Records from a dataset:
· · ·
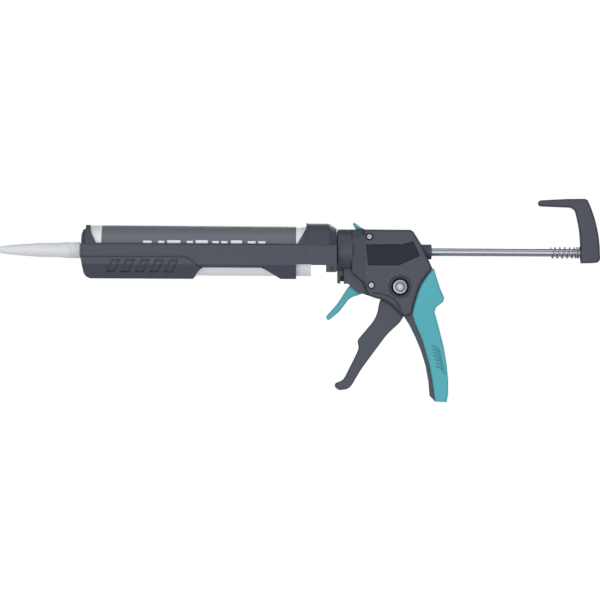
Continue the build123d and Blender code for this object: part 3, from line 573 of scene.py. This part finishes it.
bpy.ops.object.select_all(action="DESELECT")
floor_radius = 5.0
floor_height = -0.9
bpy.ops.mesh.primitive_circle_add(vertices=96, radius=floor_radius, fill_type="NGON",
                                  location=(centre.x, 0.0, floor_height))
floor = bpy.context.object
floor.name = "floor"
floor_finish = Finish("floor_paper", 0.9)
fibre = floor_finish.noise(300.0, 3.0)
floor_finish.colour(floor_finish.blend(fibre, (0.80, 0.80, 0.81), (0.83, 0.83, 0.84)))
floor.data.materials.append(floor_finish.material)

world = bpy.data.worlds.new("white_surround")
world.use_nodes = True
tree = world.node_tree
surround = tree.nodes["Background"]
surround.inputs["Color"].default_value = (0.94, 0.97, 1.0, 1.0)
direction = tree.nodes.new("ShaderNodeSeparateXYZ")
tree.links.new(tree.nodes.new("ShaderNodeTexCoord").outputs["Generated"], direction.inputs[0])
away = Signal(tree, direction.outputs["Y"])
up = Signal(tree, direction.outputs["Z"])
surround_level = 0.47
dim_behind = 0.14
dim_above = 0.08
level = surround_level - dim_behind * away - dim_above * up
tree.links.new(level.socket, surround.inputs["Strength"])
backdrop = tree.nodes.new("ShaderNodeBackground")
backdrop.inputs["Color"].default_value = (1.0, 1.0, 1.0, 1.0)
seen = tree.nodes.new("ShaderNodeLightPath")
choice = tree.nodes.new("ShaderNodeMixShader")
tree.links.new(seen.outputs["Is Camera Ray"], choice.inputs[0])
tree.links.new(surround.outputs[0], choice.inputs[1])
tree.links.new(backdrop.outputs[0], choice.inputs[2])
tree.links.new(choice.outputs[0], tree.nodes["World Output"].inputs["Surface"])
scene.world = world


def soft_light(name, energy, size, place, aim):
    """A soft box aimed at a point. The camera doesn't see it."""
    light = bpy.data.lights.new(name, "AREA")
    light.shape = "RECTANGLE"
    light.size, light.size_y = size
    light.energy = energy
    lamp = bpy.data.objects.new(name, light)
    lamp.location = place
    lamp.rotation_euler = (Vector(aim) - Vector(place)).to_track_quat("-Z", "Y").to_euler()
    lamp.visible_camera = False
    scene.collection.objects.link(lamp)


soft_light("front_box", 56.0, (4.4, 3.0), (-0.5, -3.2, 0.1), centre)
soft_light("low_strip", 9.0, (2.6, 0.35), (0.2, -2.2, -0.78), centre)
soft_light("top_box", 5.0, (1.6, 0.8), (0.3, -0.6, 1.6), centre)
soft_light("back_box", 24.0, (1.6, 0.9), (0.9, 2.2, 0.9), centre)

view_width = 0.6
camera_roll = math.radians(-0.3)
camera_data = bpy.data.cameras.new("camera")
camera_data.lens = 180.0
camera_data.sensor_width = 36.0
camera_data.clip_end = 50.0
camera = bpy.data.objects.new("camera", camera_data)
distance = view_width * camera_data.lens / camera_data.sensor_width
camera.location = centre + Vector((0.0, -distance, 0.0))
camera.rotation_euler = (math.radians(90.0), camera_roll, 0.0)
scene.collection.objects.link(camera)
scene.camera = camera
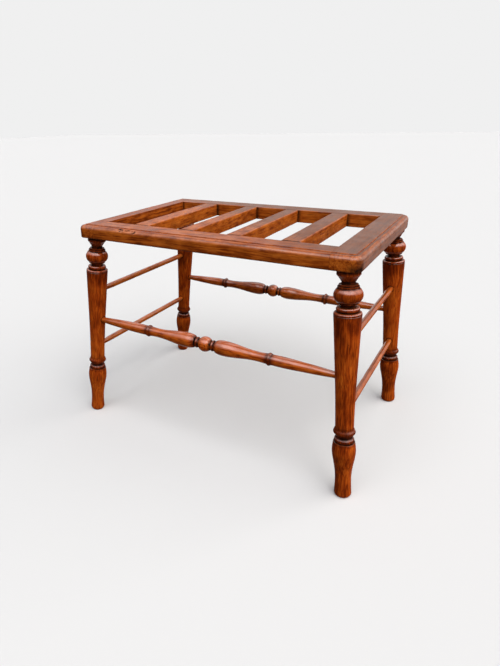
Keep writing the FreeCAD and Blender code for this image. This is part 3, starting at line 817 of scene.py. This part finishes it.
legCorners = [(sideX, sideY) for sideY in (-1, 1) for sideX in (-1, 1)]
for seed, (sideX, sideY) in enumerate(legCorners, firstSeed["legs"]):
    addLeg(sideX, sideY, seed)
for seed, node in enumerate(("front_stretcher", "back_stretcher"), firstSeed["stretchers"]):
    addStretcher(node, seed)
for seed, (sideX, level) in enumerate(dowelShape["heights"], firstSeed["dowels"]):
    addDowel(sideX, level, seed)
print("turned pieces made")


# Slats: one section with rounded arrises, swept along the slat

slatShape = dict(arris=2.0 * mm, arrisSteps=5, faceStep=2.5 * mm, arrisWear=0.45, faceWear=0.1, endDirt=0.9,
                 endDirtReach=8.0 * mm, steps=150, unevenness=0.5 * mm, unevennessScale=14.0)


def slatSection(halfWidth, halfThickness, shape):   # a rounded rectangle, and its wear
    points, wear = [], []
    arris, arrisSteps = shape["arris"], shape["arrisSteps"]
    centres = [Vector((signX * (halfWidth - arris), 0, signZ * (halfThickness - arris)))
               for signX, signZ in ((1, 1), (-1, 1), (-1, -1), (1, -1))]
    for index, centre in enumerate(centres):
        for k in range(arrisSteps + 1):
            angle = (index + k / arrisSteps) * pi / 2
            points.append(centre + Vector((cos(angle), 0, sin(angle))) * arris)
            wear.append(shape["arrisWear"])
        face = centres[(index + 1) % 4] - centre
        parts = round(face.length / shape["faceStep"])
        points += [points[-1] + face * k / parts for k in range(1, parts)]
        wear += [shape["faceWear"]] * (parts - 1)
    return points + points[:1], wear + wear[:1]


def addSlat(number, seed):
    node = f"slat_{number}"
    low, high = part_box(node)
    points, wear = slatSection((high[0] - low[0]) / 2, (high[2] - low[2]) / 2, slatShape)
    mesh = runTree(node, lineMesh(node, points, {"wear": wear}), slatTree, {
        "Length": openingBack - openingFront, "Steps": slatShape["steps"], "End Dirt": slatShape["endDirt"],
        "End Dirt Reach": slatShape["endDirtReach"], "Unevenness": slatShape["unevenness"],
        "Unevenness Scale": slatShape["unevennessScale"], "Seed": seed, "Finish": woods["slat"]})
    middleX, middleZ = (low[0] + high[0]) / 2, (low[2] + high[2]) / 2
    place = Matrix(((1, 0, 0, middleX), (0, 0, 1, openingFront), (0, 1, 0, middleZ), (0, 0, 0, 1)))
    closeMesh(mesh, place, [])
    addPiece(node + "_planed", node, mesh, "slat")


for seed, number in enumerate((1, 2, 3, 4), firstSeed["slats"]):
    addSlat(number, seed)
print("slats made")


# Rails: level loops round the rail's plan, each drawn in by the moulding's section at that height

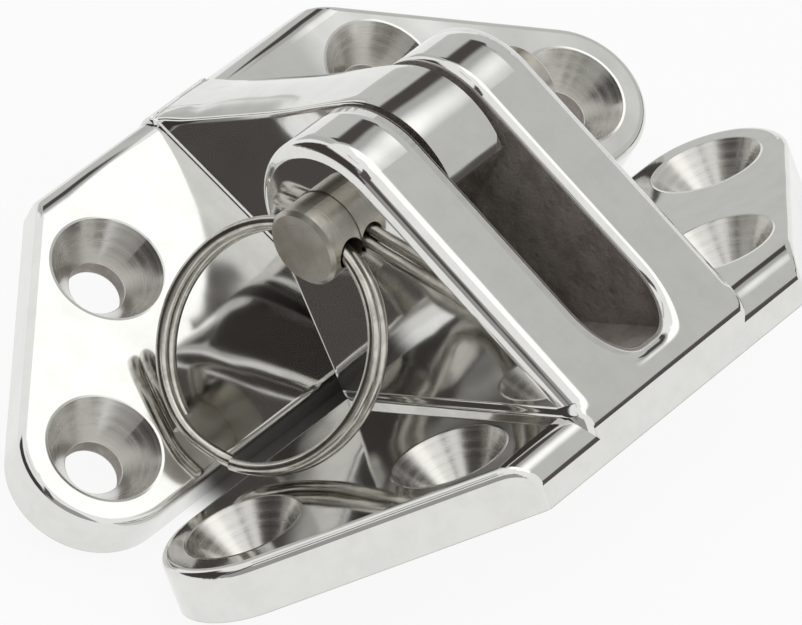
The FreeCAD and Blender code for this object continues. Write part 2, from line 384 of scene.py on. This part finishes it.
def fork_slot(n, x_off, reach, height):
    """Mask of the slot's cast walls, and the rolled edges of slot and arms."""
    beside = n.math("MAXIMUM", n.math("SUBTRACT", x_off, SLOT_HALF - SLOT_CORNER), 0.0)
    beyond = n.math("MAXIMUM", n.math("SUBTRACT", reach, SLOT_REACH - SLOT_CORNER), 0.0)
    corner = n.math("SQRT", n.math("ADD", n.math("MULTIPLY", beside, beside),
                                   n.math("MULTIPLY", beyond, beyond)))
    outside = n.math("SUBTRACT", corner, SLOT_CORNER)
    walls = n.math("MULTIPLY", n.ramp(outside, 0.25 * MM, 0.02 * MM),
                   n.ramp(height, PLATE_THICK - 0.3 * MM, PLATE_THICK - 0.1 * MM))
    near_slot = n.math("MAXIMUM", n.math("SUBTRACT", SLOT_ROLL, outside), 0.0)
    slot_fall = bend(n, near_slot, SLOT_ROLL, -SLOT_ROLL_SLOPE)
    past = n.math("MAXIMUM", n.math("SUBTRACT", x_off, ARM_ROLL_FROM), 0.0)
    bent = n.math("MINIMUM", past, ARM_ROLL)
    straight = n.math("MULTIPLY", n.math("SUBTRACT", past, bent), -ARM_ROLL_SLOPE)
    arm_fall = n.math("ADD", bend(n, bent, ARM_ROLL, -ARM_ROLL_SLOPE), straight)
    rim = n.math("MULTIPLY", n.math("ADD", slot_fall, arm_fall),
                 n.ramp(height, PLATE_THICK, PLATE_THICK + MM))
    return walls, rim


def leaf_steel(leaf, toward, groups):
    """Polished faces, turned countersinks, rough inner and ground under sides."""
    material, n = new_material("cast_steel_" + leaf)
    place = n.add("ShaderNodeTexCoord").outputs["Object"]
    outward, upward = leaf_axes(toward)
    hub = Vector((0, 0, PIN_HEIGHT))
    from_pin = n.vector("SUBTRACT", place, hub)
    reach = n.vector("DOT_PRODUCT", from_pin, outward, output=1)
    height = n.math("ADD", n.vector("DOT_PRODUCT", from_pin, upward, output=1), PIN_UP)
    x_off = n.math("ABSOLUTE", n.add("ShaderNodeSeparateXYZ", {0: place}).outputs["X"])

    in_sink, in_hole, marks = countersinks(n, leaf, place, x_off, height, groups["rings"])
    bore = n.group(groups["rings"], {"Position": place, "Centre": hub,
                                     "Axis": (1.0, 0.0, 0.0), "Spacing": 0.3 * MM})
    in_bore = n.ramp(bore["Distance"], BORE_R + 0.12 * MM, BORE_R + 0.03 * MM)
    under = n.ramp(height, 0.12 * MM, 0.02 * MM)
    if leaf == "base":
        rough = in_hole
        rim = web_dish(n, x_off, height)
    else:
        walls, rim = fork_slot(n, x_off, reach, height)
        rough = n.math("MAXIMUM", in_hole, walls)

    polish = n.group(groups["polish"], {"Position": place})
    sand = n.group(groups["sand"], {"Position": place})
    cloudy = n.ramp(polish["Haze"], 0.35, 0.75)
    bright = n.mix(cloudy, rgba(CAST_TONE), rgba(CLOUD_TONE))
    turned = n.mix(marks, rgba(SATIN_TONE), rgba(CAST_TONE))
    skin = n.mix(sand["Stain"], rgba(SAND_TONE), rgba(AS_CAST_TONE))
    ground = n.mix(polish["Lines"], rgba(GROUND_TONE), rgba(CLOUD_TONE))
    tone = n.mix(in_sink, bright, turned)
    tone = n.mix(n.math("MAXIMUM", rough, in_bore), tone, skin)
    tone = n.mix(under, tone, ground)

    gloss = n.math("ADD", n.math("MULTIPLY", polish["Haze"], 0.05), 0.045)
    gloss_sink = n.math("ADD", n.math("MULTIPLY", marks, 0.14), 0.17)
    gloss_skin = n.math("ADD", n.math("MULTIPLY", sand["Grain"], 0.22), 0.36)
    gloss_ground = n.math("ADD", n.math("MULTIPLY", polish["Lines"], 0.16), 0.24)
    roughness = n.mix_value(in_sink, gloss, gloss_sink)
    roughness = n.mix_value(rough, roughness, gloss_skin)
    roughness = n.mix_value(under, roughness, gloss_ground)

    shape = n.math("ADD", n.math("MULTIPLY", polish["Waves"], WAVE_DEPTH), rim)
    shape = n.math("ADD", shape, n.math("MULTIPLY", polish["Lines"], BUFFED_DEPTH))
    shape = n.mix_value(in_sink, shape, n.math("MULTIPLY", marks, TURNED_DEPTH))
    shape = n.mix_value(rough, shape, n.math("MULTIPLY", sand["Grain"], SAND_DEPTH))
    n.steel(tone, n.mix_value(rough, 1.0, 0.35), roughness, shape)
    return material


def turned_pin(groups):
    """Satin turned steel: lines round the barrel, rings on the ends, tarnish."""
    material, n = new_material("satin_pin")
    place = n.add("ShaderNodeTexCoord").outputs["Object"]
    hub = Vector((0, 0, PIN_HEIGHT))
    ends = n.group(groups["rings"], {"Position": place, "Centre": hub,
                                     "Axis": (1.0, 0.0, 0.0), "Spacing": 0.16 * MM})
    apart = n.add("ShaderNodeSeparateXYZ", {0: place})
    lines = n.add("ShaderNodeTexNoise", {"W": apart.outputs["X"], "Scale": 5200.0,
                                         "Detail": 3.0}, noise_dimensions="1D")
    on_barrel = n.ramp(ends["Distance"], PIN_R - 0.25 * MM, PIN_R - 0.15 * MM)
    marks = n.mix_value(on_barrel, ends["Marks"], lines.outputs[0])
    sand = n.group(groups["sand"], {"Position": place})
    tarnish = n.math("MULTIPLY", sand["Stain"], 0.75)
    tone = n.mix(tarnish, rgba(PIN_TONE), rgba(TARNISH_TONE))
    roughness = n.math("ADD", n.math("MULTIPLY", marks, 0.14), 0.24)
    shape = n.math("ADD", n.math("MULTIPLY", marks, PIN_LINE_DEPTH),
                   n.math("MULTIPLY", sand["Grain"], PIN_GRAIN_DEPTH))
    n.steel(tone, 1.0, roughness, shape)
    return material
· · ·
Given request:
Write out, exactly as they stand, the lines from the one containing "Keep writing the" through the one containing "endDirtReach=8.0 * mm, steps=150, unevenness=0.5", both ends included.

Solution below:
Keep writing the FreeCAD and Blender code for this image. This is part 3, starting at line 817 of scene.py. This part finishes it.
legCorners = [(sideX, sideY) for sideY in (-1, 1) for sideX in (-1, 1)]
for seed, (sideX, sideY) in enumerate(legCorners, firstSeed["legs"]):
    addLeg(sideX, sideY, seed)
for seed, node in enumerate(("front_stretcher", "back_stretcher"), firstSeed["stretchers"]):
    addStretcher(node, seed)
for seed, (sideX, level) in enumerate(dowelShape["heights"], firstSeed["dowels"]):
    addDowel(sideX, level, seed)
print("turned pieces made")


# Slats: one section with rounded arrises, swept along the slat

slatShape = dict(arris=2.0 * mm, arrisSteps=5, faceStep=2.5 * mm, arrisWear=0.45, faceWear=0.1, endDirt=0.9,
                 endDirtReach=8.0 * mm, steps=150, unevenness=0.5 * mm, unevennessScale=14.0)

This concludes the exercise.